Eisenhower allotted over a billion dollars for U.S. research and development centers, including the Advanced Research Projects Agency (ARPA) located in the new Pentagon building. The success of the Manhattan Project also attracted money toward research in particle physics, including projects like the new Stanford Linear Accelerator.

Accelerators were big machines a country could brag about, and the Cold War foes liked to show them off. Not wanting to fall behind the super-powers, several European countries collaborated and built the biggest of them all at the new Counseil European pour la Recherche Nucleaire, or CERN. The same research center where the World Wide Web would be invented forty years later.

All this building was wonderful for all the economies left devastated from the war, but the scars of international conflict were still very fresh. To help the world heal the United Nations was created as a grand experiment to prevent another world war. New York was chosen to host the United Nations, and construction began on a UN Building for the hundreds of UN ministers and their staff.

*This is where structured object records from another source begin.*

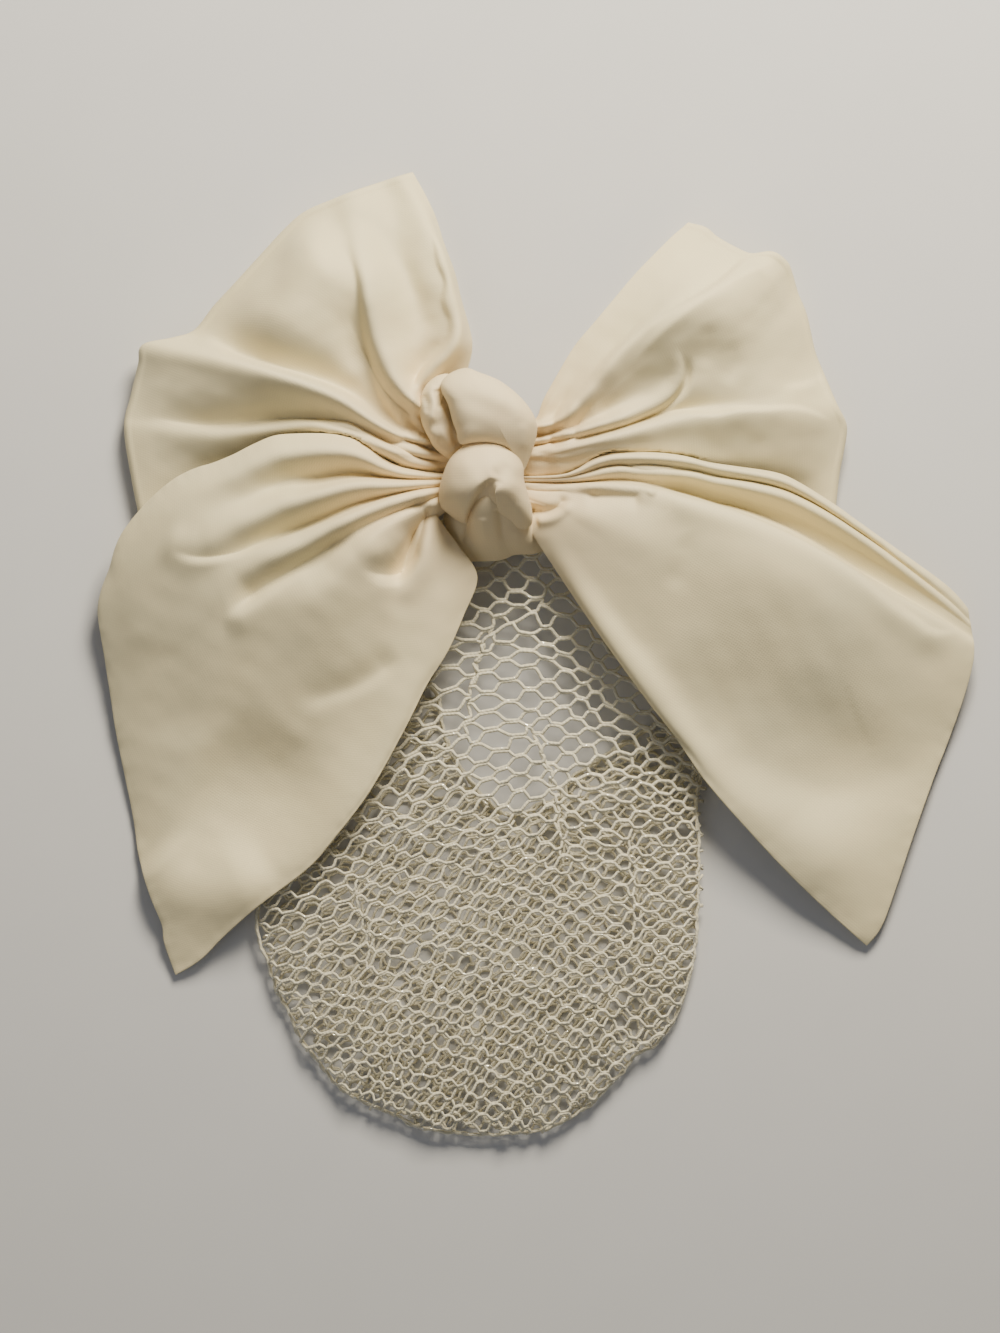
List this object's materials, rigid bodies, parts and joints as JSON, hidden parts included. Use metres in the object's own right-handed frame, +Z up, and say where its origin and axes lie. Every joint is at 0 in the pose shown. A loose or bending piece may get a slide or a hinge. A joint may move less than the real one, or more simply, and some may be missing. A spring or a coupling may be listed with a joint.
{
  "type": "hair net with bow",
  "caption": "Knitted hair net bag hanging from a barrette under a large soft cloth bow with loops, pointed tails and a rolled knot.",
  "frame": {"origin": "on the surface it lies on, below the middle of its bounding box", "axes": "+Y from the net bag's closed bottom towards the bow's upper loops, +Z up from the hair side to the knot, +X to the right as seen from above"},
  "size_m": [0.2188, 0.2418, 0.0389],
  "materials": {
    "cloth": "matte woven polyester with a soft sheen, cream",
    "knit": "knitted cotton net with fine glittering threads, cream",
    "clip_metal": "satin plated spring steel"
  },
  "bodies": {
    "root": {"upper_left_loop": "cloth", "upper_right_loop": "cloth", "lower_left_tail": "cloth", "lower_right_tail": "cloth", "knot_over": "cloth", "knot_under": "cloth", "knot_lip": "cloth", "knot_tuck": "cloth", "knot_strip": "cloth", "net_bag": "knit", "barrette": "clip_metal"}
  },
  "joints": []
}
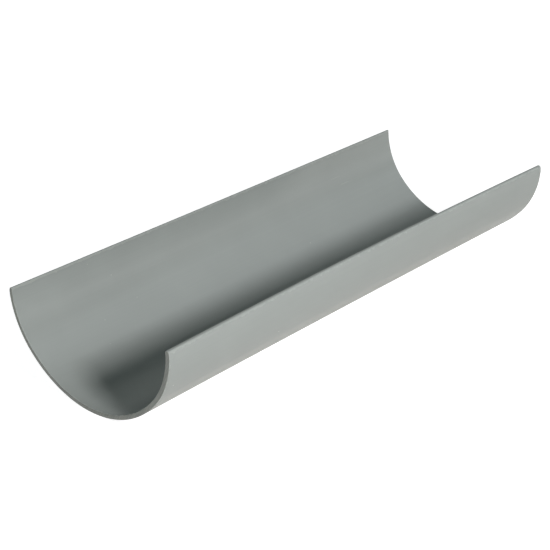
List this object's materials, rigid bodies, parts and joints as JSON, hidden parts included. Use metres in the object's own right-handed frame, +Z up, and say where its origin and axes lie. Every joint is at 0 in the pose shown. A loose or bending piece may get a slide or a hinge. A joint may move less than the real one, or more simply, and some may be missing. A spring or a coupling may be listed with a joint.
{
  "type": "half-round gutter section",
  "caption": "Short cut length of half-round rain gutter: an open plastic channel with plain rims and two square sawn ends, which carries roof water.",
  "frame": {"origin": "under the middle of the length, on the lowest line of the outside, where the channel rests on the ground", "axes": "+Y along the gutter, +X across it, +Z up through the open side"},
  "size_m": [0.112, 0.295, 0.0505],
  "materials": {
    "grey_upvc": "satin extruded uPVC, mid grey"
  },
  "bodies": {
    "root": {"gutter_channel": "grey_upvc"}
  },
  "joints": []
}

Three acoustic engineers, Bolt, Beranek, and Newman formed a partnership to work as consultants on the new UN Building. The new company, BBN, was located north of New York in Cambridge, Massachusetts near the engineer's alma mater, MIT. At that location they could recruit students from MIT and Harvard. BBN was soon known as the "third university in Cambridge."

WHIRLWIND
The Cold War was very profitable for private and university research centers. In particular, MIT was a hotbed for research funded by the military. In 1951, they opened a lab devoted to developing technology for air defense, especially radar systems.

One of the biggest radar projects at MIT was Whirlwind, an early application of computers to coordinate and monitor a collection of radars located to watch for Russian bombers flying over the north pole. Several staff and graduate students (including Frank Heart) worked on a computer system that would alert a central monitoring station when something showed up on the radars. It was one of the first uses of computer networking and it pushed the technology to new levels.